Release AI-ModelZoo-4.0.0

9e9e13c verified 3 months ago

10 kB

	---
	license: other
	license_name: sla0044
	license_link: >-
	https://github.com/STMicroelectronics/stm32ai-modelzoo/blob/main/object_detection/ssd_mobilenetv2_pt/ST_pretrainedmodel_public_dataset/LICENSE.md
	pipeline_tag: object-detection
	---
	# SSD MobileNetV2

	## Use case : `Object detection`

	## Model description

	SSD MobileNetV2 is a single-shot object detection model designed for efficient and low-latency inference on resource-constrained devices such as mobile and edge platforms.

	The model combines the Single Shot Detector (SSD) framework with MobileNetV2 as the backbone network. MobileNetV2 employs inverted residual blocks and linear bottlenecks, enabling a strong balance between accuracy and computational efficiency.
	The SSD head performs object localization and classification in a single forward pass, making the model suitable for real-time detection scenarios.

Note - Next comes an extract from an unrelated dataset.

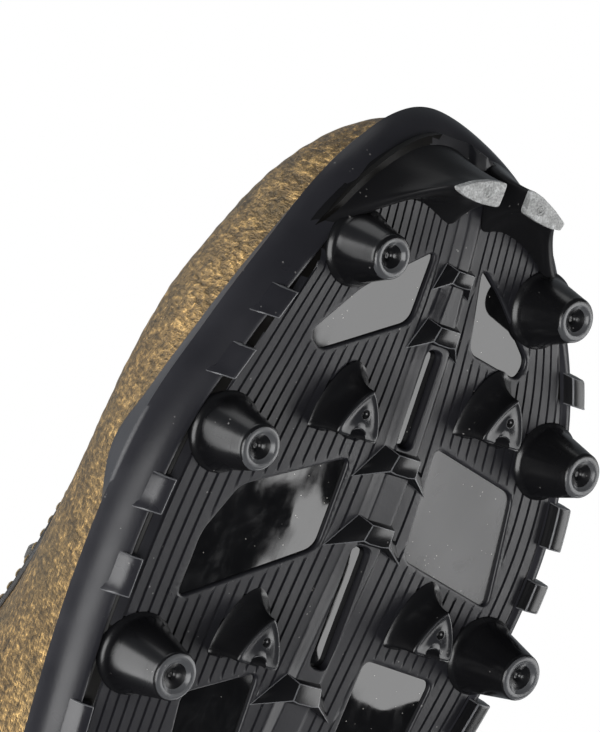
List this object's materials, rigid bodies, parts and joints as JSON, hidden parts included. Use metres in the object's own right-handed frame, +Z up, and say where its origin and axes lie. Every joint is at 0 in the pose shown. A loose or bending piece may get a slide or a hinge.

	The `ssd_mobilenetv2_pt` variant is implemented in PyTorch and is commonly used as a lightweight baseline for object detection tasks where speed, memory footprint, and power efficiency are critical.

	## Network information

	\| Network information \| Value \|
	\|--------------------\|-------\|
	\| Framework \| Torch \|
	\| Quantization \| Int8 \|
	\| Provenance \| [torchvision GitHub](https://github.com/pytorch/vision) \|
	\| Paper \| [SSD](https://arxiv.org/abs/1512.02325)<br>[MobileNetV2](https://arxiv.org/abs/1801.04381) \|

	The model is quantized to int8 using ONNX Runtime and exported for efficient deployment.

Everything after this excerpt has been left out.